When you consider it de rigueur to treat any member of the human race as if they don’t matter because they aren’t of your religion, you aren’t ‘living your truth’, you’re simply displaying your insecurity. If your faith can be diminished by the knowledge that other people do not believe as you do, you never had any.
You let the elders of all societies down when you abdicate your willingness to think for yourself. To put it bluntly, you let down every other member of the human race when you refuse to think for yourself. When you let someone else make your decisions, you are not the person that God or the Great Spirit intended you to be: you are merely a mindless puppet, and in the end you will reap what you have sown.
I was an altar girl, served mass, taught Sunday school, and was married in the church. I might be said to be “a recovering Catholic”, but I am not a Christian. That doesn’t mean that I am not a good person, a religious person, a spiritual person, or a righteous person. It means that I am balancing my history with my present and that I think for myself: I choose for myself what I believe and what I will do because of what I believe.
One of the things I believe is that my beliefs are mine: since they are mine, based in my individual conclusions and values, I have no right to force them on others. I also believe that others have no right to try to force their beliefs on me, and that we should all keep our religion out of politics.
Canada is a cultural and religious mosaic. That mosaic will be impossible to maintain unless we collectively require tolerance and its attendant civility between those who differ, whether about religion, politics or cultural practices. History has taught us this repeatedly. Unfortunately, once again, we appear to stopped listening.
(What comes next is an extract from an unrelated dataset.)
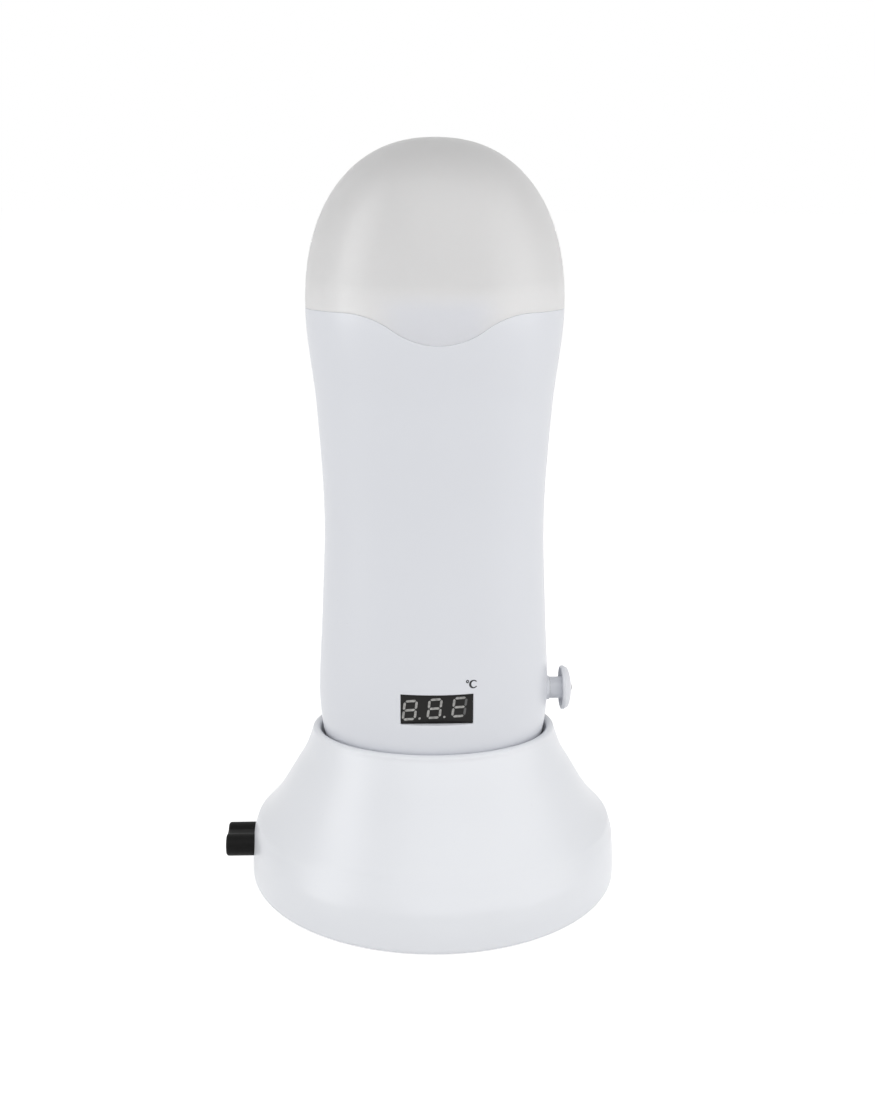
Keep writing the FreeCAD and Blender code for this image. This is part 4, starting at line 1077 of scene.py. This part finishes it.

In conclusion, a word to the “Christians” of the sort who wear “WWJD” bracelets while trying to force compliance with their beliefs: forcing others to behave according to your personal interpretation of his words is NOT what he would do. He was a rabbi, not an Inquisitor. His first rule of personal interaction was ‘Treat others the way you wish to be treated’ and his primary behavioural requirement was the doing of practical good, so any “Christian” trying to force their beliefs on others is clearly failing in obedience on both counts and should stop concerning themselves with others until they have their own behaviour in order.